Pollux’s passages are too brief and offer no insight about Tookie. I fail to
see how these passages fit the structure of the novel or add anything essential
to the story.
Another flaw has to do with the climax of the story and how
Tookie finally comes to terms with her trauma and herself. I won’t spoil it for
you, but I’ll just say, I felt there was not enough foundation earlier in the
novel about what would happen at the end.

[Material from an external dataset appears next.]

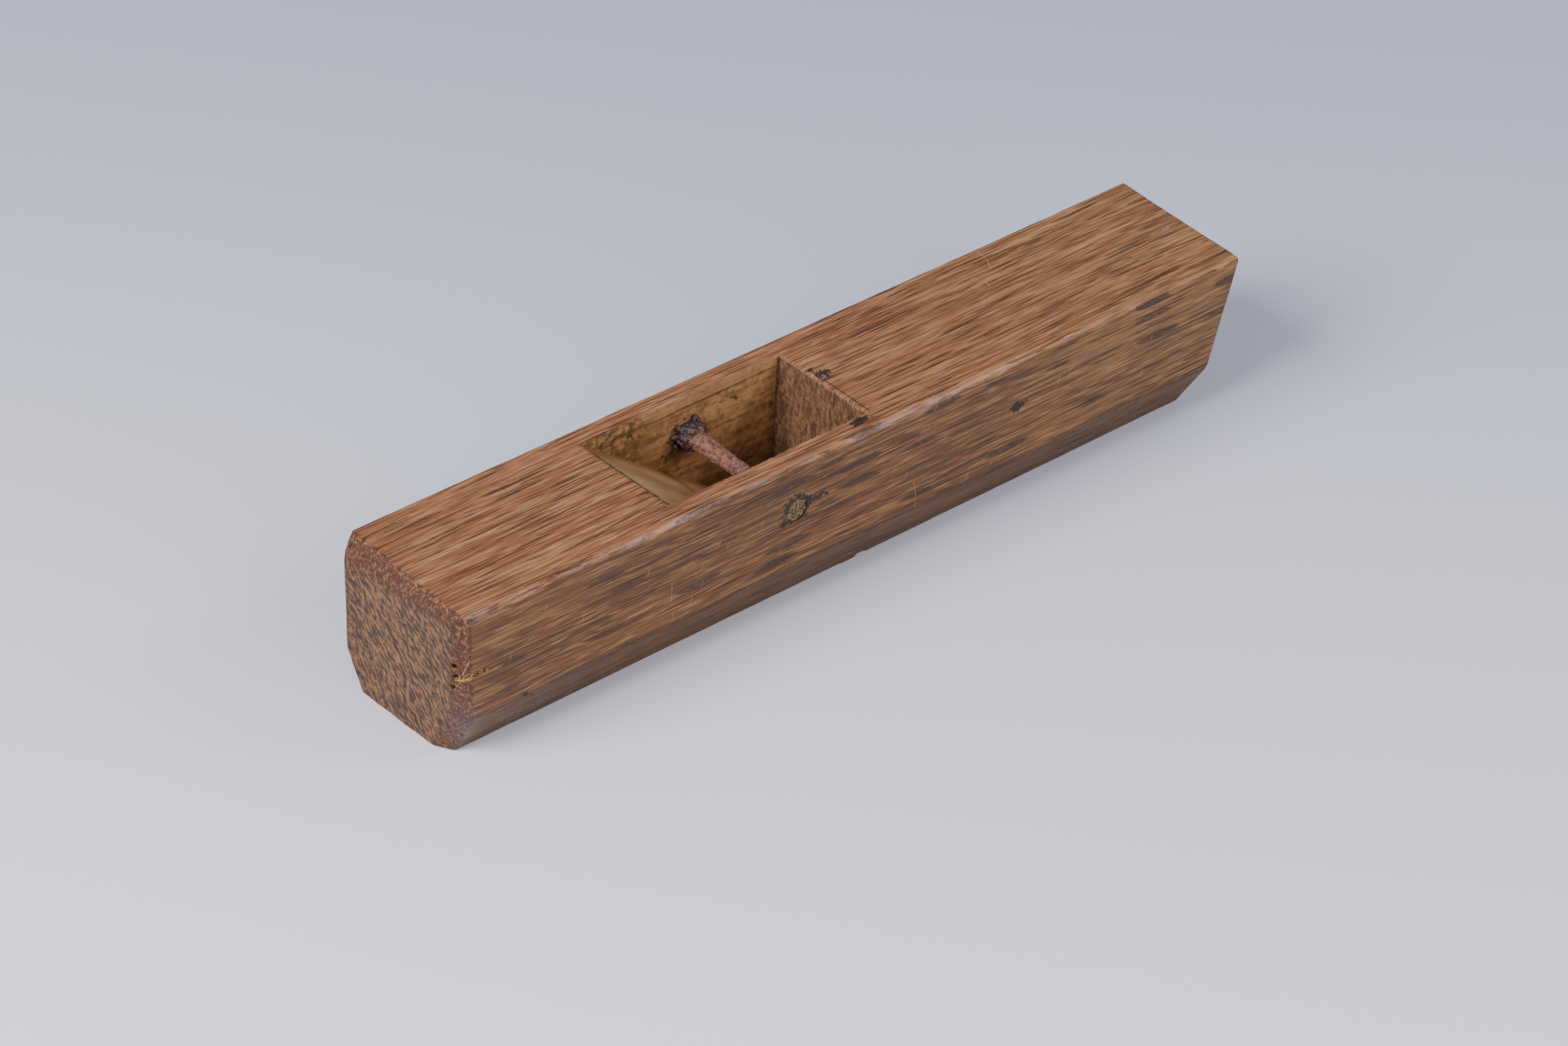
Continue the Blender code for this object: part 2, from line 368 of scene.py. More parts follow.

Of course, I could be wrong, and it could simply be that
Erdrich is avoiding a trope that she has become tired of in literature. Tookie
says about reading in prison, “I found that I could not read just any book. It
had gotten so I could see through books—the little ruses, the hooks, the setup
in the beginning, the looming weight of a tragic ending, the way at the last
page the author could whisk out of the carpet of sorrow and restore a favorite
character” (p 164).
Despite these minor flaws, “The Sentence” is an excellent,
moving book. We see the real trauma that Minneapolis residents experience after
Floyd’s murder, the protests, the police violence, and the riots. However, we
see it through the lens of Indigenous Americans, whose own oppression is
mirrored by that of Floyd’s. Tookie says “…it seemed that around the central
fact of any tragedy there swirled a flotsam of extrania like the twenty-dollar
bill that led to the police call at Cup Foods, the broken taillight that led
the police to stop Philando Castile, the hunger for eggs and a farm woman’s
fury to defend those eggs, an incident that started the Dakota War, the let them eat grass phrase that has kept
it in memory ever since…’ (p 273). Moreover, the prose is beautiful.”
“The Sentence” is a thoroughly enjoyable read. And I continue to port over Tookie’s Biased List as I mark off titles that I’ve read.